As was found out once the current crisis hit, banks had invested large amounts of money in questionable assets. When these assets turned out to be less valuable than originally assumed, the financial system faced worldwide bankruptcy, from which it was saved by huge, and still continuing, provisions of government money.
The key question to be asked is why so many dubious assets were created and purchased in the first place.
The iron rule of economics is the law of supply and demand. Greed plays a part as well, but the supply and demand rule underlies everything else.
The assets in question were created and sold because there was demand, meaning money looking for assets to invest in. If there was more money than available assets, new ones had to be created to satisfy the demand, and created they were, sometimes out of thin air. This asset creation fed a speculative bubble. When the bubble popped, the system crashed.
So the initial problem was not the dubious assets, but the excessive abundance and availability of money. Funds were abundant because interest rates were low, but also because the U.S. government had pumped the global financial system full of dollars through large and continuous budget and trade deficits. This mass of money then was freely available because the financial system was globalized, and funds could move around in huge amounts, seeking the best returns.
Finding solid investment opportunities is hard work, and returns are often slow to materialize. Creating phony assets is easy and brings an immediate financial reward. A financial system loaded with piles of freely moving money is an open invitation to speculate. In the short run, speculation generates more profit than sound investment. As it stands now, the financial system is structured to maximize both speculation and greed, while short-changing valid investment.
Bankers and traders may be greedy, but the system set-up encourages them to be.
The last fifteen years have seen financial crises of increasing gravity: the Asian crisis, the Russian default, the dotcom bust and the 2007-2008 crash. All flow from the dynamic outlined above: too much money moving too freely and too fast.

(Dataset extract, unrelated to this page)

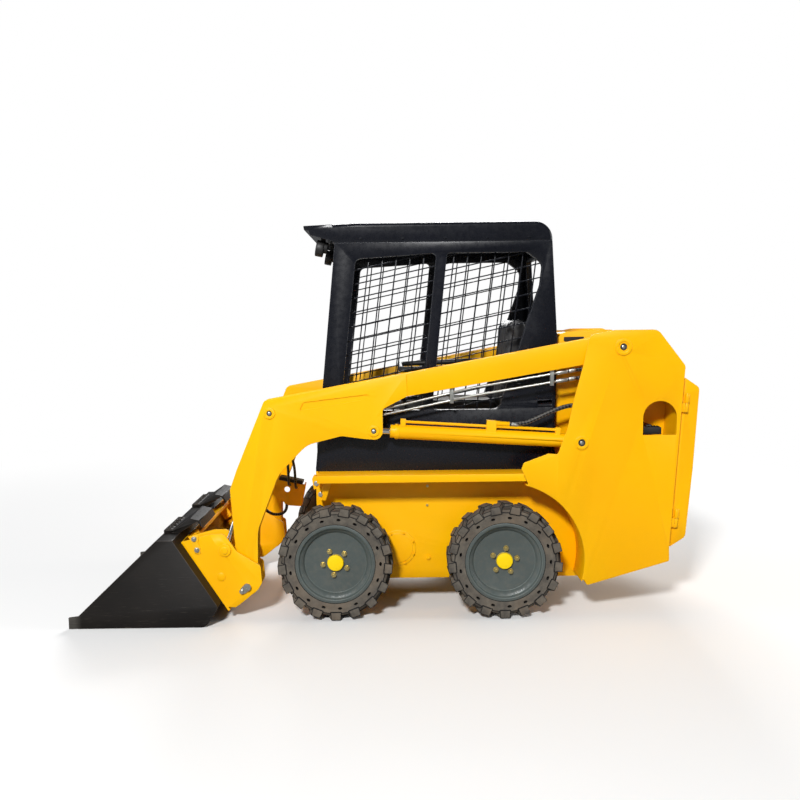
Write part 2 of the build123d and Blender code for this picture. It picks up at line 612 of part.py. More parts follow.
def make_barrel(radius, length, rod_radius):
    """Barrel along +X with its base eye on the origin and the gland at its mouth."""
    barrel = on_x(radius, radius / 2, length - 22) + on_x(radius - 3, length - 22, length)
    barrel += on_x(radius + 2, length - 40, length - 22)
    barrel += Rot(90, 0, 0) * Cylinder(radius + 3, 2 * radius)
    barrel -= Rot(90, 0, 0) * Cylinder(pin_radius + pin_fit, 4 * radius)
    return barrel - on_x(rod_radius + pin_fit, radius + 8, length + 10)


def make_rod(radius, hidden_end, pin_at, eye_radius):
    """Rod along +X from inside the barrel to its eye."""
    rod = on_x(radius, hidden_end, pin_at)
    return rod + Pos(pin_at, 0, 0) * Rot(90, 0, 0) * Cylinder(eye_radius, rod_eye_width)


cylinders = (
    # name, base, eye, barrel radius, rod radius, gland to eye, rod inside the barrel, eye radius
    ("lift", lift_base, lift_eye, lift_barrel_radius, lift_rod_radius, lift_gland_to_eye, 700, lift_eye_radius),
    ("tilt", tilt_base, tilt_eye, tilt_barrel_radius, tilt_rod_radius, tilt_gland_to_eye, 378, tilt_eye_radius))
for name, base, eye, outer_r, rod_r, to_eye, inside, eye_r in cylinders:
    place = along(base, eye)
    reach = hypot(eye[0] - base[0], eye[1] - base[1])
    length = reach - to_eye
    barrel = make_barrel(outer_r, length, rod_r)
    if name == "lift":
        # Return pipe on top: port block near the gland, a clamp block halfway and the pipe behind it
        pipe_z = outer_r + 16
        pipe_y = 10
        port_x, clamp_x, foot_x = length - 60, 435, 110
        barrel += Pos(port_x, pipe_y, 0) * block(-13, 13, -13, 13, outer_r - 8, outer_r + 30)
        clamp = Pos(clamp_x, pipe_y, 0) * block(-24, 24, -16, 16, -8, outer_r + 46)
        barrel += clamp - on_x(rod_r + pin_fit, clamp_x - 30, clamp_x + 30)
        barrel += Pos(foot_x, pipe_y, 0) * block(-12, 12, -12, 12, outer_r - 8, outer_r + 28)
        barrel += Pos(0, pipe_y, pipe_z) * on_x(7, foot_x, port_x)
        hose_z = outer_r + 32
        barrel += Pos(0, pipe_y, hose_z) * on_x(13, clamp_x - 40, clamp_x)
        barrel += Pos(0, pipe_y, hose_z) * on_x(11, clamp_x - 88, clamp_x - 40)
        start_x = clamp_x - 88
        route = [(start_x, pipe_y, hose_z), (start_x - 60, pipe_y, hose_z),
                 (start_x - 130, pipe_y, hose_z + 34), (start_x - 205, pipe_y, hose_z + 76),
                 (start_x - 280, pipe_y, hose_z + 106), (start_x - 350, pipe_y - 10, hose_z + 112),
                 (start_x - 410, pipe_y - 40, hose_z + 90)]
        save_pair("lift_hose", place * pipe(route, [120, 170, 170, 150, 90], hose_radius))
    save_pair(f"{name}_barrel", place * barrel)
    save_pair(f"{name}_rod", place * make_rod(rod_r, length - inside, reach, eye_r))

# ---------------------------------------------------------------- oil lines on the boom
# Two steel tubes under each beam in two clamps, hose tails behind them that turn in towards the tower
upper_tube = [(25, 1032), (-447, 1139), (-840, 1203)]
lower_tube = [(118, 987), (-447, 1100), (-840, 1163)]
tubes = []
tails = []
for line in (upper_tube, lower_tube):
    points = [(x, oil_tube_y, z) for x, z in line]
    tubes.append(pipe(points, [400], oil_tube_radius))
    x, z = line[-1]
    tubes.append(bar((x, oil_tube_y, z), (x - 50, oil_tube_y, z + 8), 11))
    tail = [(x - 50, oil_tube_y, z + 8), (x - 100, oil_tube_y, z + 16), (x - 165, oil_tube_y, z + 21),
            (x - 205, oil_tube_y - 50, z + 18), (x - 215, oil_tube_y - 105, z + 8)]
    tails.append(pipe(tail, [200, 55, 60], hose_radius))
under_slope = (core_rows[-1][1] - core_rows[-2][1]) / (core_rows[-1][0] - core_rows[-2][0])
for clamp_x, low_z in ((-333, 1063), (-818, 1143)):
    tops = [core_rows[-2][1] - seat_gap + under_slope * (x - core_rows[-2][0])
            for x in (clamp_x - 9, clamp_x + 9)]
    clamp_rows = [(clamp_x - 9, low_z, 0), (clamp_x + 9, low_z, 0), (clamp_x + 9, tops[1], 0),
                  (clamp_x - 9, tops[0], 0)]
    tubes.append(slab(clamp_rows, oil_tube_y - 10, oil_tube_y + 12))
lines = tubes[0] + tubes[1:]
save("boom_oil_tubes", lines, mirrored(lines))

# Bracket of the auxiliary oil outlet behind the cross tube: bent plate with a rubber pad on top and an
# outlet below, a hose looped forward from it and two hoses down to it from the left arm
bracket_y = 100
bracket_rows = [(cross_tube[0] - 30, cross_tube[1] - 30, 0), (cross_tube[0] - 30, cross_tube[1] + 26, 0),
                (562, 632, 8), (425, 602, 8), (449, 484, 8), (520, 490, 8), (590, 545, 0)]
bracket = slab(bracket_rows, bracket_y, bracket_y + 6) - disc((522, 577), 15, bracket_y - 1, bracket_y + 7)
bracket += slab([(425, 602, 0), (449, 484, 0), (455, 485, 0), (431, 603, 0)], bracket_y - 70, bracket_y + 1)
bracket += slab([(562, 631, 0), (445, 605, 0), (442, 618, 0), (559, 645, 0)], bracket_y - 60, bracket_y + 6)
bracket -= disc(cross_tube, cross_tube_radius, bracket_y - 80, bracket_y + 10)
outlet_x, outlet_y, outlet_top_z, outlet_low_z = 528, bracket_y - 11, 530, 496
bracket += bar((outlet_x, outlet_y, outlet_low_z), (outlet_x, outlet_y, outlet_top_z), 12)
inlets = ((505, 605), (470, 590))
for x, z in inlets:
    bracket += disc((x, z), 10, bracket_y + 5, bracket_y + 24)
save("auxiliary_bracket", bracket)
loop_end_z = cross_tube[1] - cross_tube_radius - seat_gap
loop = [(outlet_x, outlet_y, outlet_low_z), (outlet_x, outlet_y, outlet_low_z - 34),
        (outlet_x + 34, outlet_y, 436), (outlet_x + 86, outlet_y, 440), (outlet_x + 128, outlet_y, 478),
        (cross_tube[0], outlet_y, 520), (cross_tube[0], outlet_y, loop_end_z)]
hoses = [pipe(loop, [32, 45, 50, 60, 80], 8)]
for k, (x, z) in enumerate(inlets):
    start_x, start_z = 482 - 18 * k, 880 + 8 * k
    fall = [(start_x, arm_inner_y - seat_gap, start_z), (start_x, arm_inner_y - 38, start_z),
            (start_x + 10, arm_inner_y - 96, start_z - 32),
            (start_x + 16, arm_inner_y - 160, start_z - 92),
            (x - 4, arm_inner_y - 218, start_z - 176), (x, bracket_y + 78, z), (x, bracket_y + 24, z)]
    hoses.append(pipe(fall, [42, 70, 80, 70, 40], 7))
save("boom_hoses", *tails, *[mirrored(tail) for tail in tails], *hoses)

# ---------------------------------------------------------------- coupler
ear_rows = [
    (856, 437, 12), (786, 438, 25), (727, 350, 40), (611, 277, 20), (606, 191, 20), (626, 157, 15),
    (723, 79, 12), (741, 68, 0), (778, 71, 0), (988, 403, 0)]
ear_inner = (arm_inner_y - side_gap - coupler_plate, arm_inner_y - side_gap)
ear_outer = (arm_outer_y + side_gap, arm_outer_y + side_gap + coupler_plate)
face_low_z, face_high_z = 50, 399
face_foot = (bucket_back_foot[0] + (face_low_z - bucket_back_foot[1]) * back_slope, face_low_z)
face_length = (face_high_z - face_low_z) * hypot(1, back_slope)
face_angle = degrees(atan2(1, back_slope))


face_place = Pos(face_foot[0], 0, face_foot[1]) * Rot(0, -face_angle, 0)


def on_face(u0, u1, v0, v1, y0, y1):
    """Box on the coupler's back: u up along the face from its foot, v back from the bucket."""
    return face_place * block(u0, u1, y0, y1, v0, v1)


coupler = on_face(0, face_length, 0, coupler_plate, -ear_outer[1], ear_outer[1])
coupler += on_face(60, 130, coupler_plate, 70, -ear_inner[0], ear_inner[0])
coupler += on_face(face_length - 34, face_length - 16, coupler_plate, 60, -ear_inner[0], ear_inner[0])
for y0, y1 in (ear_inner, ear_outer):
    ear = slab(ear_rows, y0, y1)
    coupler += ear + mirrored(ear)
for sign in (1, -1):
    low, high = sorted((sign * ear_inner[0], sign * (ear_outer[1] + 12)))
    coupler += disc(coupler_pivot, pin_radius, low, high)
    boss_low, boss_high = sorted((sign * ear_outer[1], sign * (ear_outer[1] + 8)))
    coupler += disc(tilt_eye, 31, boss_low, boss_high)
    coupler += disc(tilt_eye, 17, *sorted((sign * ear_outer[1], sign * (ear_outer[1] + 13))))
    # Latch: sliding wedge in a guide, its lever between two lugs with a bolt at each end
    for u0, u1, v0, v1, y0, y1 in (
            (8, 300, coupler_plate, 32, 322, 358), (120, 150, coupler_plate, 42, 308, 372),
            (230, 260, coupler_plate, 42, 308, 372), (318, face_length, coupler_plate, 60, 372, 380),
            (318, face_length, coupler_plate, 60, 300, 308), (296, 400, 32, 46, 334, 346)):
        coupler += on_face(u0, u1, v0, v1, *sorted((sign * y0, sign * y1)))
    for u, v in ((395, 38), (335, 34)):
        coupler += face_place * disc((u, v), 9, *sorted((sign * 292, sign * 388)))
save("quick_coupler", coupler)

# ---------------------------------------------------------------- bucket
back_foot = (*bucket_back_foot, 30)
back_top = (*bucket_back_top, 0)
top_z = bucket_back_top[1]
shell_outer = [(bucket_lip_x, 0, 0), (bucket_heel_x, 0, 50), back_foot, back_top, (bucket_top_x, top_z, 0)]
shell_inner = [(bucket_lip_x + 60, bucket_plate, 0), (bucket_heel_x + 6, bucket_plate, 42),
               (bucket_back_foot[0] + 12, bucket_back_foot[1] + 2, 22),
               (bucket_back_top[0] + 6, top_z - bucket_plate, 0), (bucket_top_x + 34, top_z - bucket_plate, 0)]
side_plate_rows = [(bucket_lip_x, 0, 0), (bucket_heel_x, 0, 50), back_foot, back_top,
                   (bucket_top_x, top_z, 0), (bucket_lip_x - 46, 62, 0), (bucket_lip_x, 56, 0)]
inner_half = bucket_half_width - bucket_side_plate
shell = slab(shell_outer, -inner_half, inner_half) - slab(shell_inner, -inner_half - 1, inner_half + 1)
side_plate = slab(side_plate_rows, inner_half, bucket_half_width)
edge_rows = [(bucket_lip_x, 0, 0), (bucket_lip_x, 6, 0), (bucket_lip_x - 24, cutting_edge_height, 0),
             (bucket_lip_x - cutting_edge_depth, cutting_edge_height, 0),
             (bucket_lip_x - cutting_edge_depth, 0, 0)]
cutting_edge = slab(edge_rows, -inner_half, inner_half)
save("bucket", shell + side_plate + mirrored(side_plate) + cutting_edge)

# Hooks over the bucket's top edge that the coupler hangs in: bent plates on three ribs, each with a
# step strip in front whose raised rims round the holes give grip
step_depth = 46
step_rise = 16
hook_plate = 9
step_back_x = bucket_top_x - step_depth
hook_rows = [(bucket_top_x, top_z, 0), (bucket_top_x, top_z + step_rise, 0),
             (step_back_x, top_z + step_rise, 0), (966, 504, 6), (918, 493, 8), (898, 458, 0), (906, 454, 0), (925, 484, 4), (962, 493, 3),
             (step_back_x + 2, top_z + 4, 0), (step_back_x + 12, top_z, 0)]
rib_rows = [(step_back_x + 6, top_z, 0), (step_back_x - 4, top_z + 8, 0), (964, 496, 0), (930, 487, 0),
            (bucket_back_top[0] + 0.5, top_z, 0)]
hooks = slab(hook_rows, hook_inner_y, hook_outer_y)
rib_count = 3
rib_pitch = (hook_outer_y - hook_inner_y - hook_plate) / (rib_count - 1)
for k in range(rib_count):
    hooks += slab(rib_rows, hook_inner_y + k * rib_pitch, hook_inner_y + k * rib_pitch + hook_plate)
grip_count = 6
grip_pitch = (hook_outer_y - hook_inner_y) / grip_count
for k in range(grip_count):
    grip = Pos(bucket_top_x - step_depth / 2, hook_inner_y + (k + 0.5) * grip_pitch, top_z + step_rise)
    hooks += grip * extrude(RegularPolygon(15, 8), amount=3)
    hooks -= grip * extrude(RegularPolygon(10, 8), amount=step_rise - 4, both=True)
save("bucket_hooks", hooks, mirrored(hooks))
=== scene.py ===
import json
import math

import bmesh
import bpy
from mathutils import Matrix, Vector
from mathutils.bvhtree import BVHTree

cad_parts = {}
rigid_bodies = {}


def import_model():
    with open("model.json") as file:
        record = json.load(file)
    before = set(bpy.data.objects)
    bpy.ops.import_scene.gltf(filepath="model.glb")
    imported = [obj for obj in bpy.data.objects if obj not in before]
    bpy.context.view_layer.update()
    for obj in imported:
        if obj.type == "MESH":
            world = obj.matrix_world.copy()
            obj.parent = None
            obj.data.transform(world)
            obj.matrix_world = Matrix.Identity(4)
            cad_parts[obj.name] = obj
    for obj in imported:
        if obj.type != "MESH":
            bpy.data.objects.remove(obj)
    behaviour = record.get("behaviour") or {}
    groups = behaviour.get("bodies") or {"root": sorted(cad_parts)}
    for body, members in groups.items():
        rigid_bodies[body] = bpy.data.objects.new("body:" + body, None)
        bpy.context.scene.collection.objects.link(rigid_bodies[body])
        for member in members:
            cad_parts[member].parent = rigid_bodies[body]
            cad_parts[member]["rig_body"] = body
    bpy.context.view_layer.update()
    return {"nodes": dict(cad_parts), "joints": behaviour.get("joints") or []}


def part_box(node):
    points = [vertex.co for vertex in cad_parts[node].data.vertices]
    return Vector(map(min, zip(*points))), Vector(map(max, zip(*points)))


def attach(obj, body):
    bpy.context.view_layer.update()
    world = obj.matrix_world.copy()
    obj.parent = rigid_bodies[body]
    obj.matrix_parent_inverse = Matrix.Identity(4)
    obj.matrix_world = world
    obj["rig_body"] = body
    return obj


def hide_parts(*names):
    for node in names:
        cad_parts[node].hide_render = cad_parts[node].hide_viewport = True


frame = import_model()


# ---- Chassis: chain cases, belly, fenders, two towers and the rear crossmember.
# Real ones are 6 to 8 mm mild steel plate, laser cut, folded and welded, then sprayed with gloss
# machine enamel. The spray leaves a faint orange peel, and plate edges carry a thinner, paler coat.
def linear(code):
    """sRGB hex to the linear colour a shader wants."""
    values = [int(code[k:k + 2], 16) / 255 for k in (1, 3, 5)]
    return (*[v / 12.92 if v <= 0.04045 else ((v + 0.055) / 1.055) ** 2.4 for v in values], 1.0)


def add(tree, kind, inputs=(), **settings):
    """One node with its settings; an input is a value or another node's output."""
    made = tree.nodes.new(kind)
    for key, value in settings.items():
        setattr(made, key, value)
    for key, value in dict(inputs).items():
        if isinstance(value, bpy.types.NodeSocket):
            tree.links.new(value, made.inputs[key])
        else:
            made.inputs[key].default_value = value
    return made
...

This situation has now been aggravated by the “remedial” measures taken by governments and central banks to mitigate the current crisis. These measures translate into increased deficits and the wholesale printing of money, and have vastly increased the monetary mass in the global system.
The logical consequence of this would be the formation of more speculative bubbles, followed by new crashes. It is questionable, however, whether any asset category can by now absorb even a fraction of the money in circulation, old and/or newly created. This is all the more true as the “real” economy is weak and has little inherent dynamism aside from government stimuli. If the floating monetary mass then remains unabsorbed, the probable outcome will be a monetary collapse, led by an imploding dollar.
The consequences of this are hard to imagine. There is no precedent for a global monetary crash. Yet this is where we are, in all probability, heading if current policies are maintained.
The above “if” suggests an alternative approach. Such a shift is not ruled out because the U.S., the country at the core of the issue, is heading for a crucial election, the stakes of which are extremely high.
Alternative policies could therefore be embraced by a political challenger to the status quo. These policies would include:
- Budgetary tightening aimed at the elimination of fiscal deficits
- Measures to promote investment in the real economy
- Tariffs applied to major trade imbalances
- Taxation of speculative activities within the financial system
There is no guarantee that these measures will produce a smooth transition to a more viable system. Any induced shocks will nevertheless be much easier to handle than a wholesale monetary collapse.
We have a choice between a deteriorating status quo and a new start. This choice must be clearly articulated as we move towards the 2010 elections.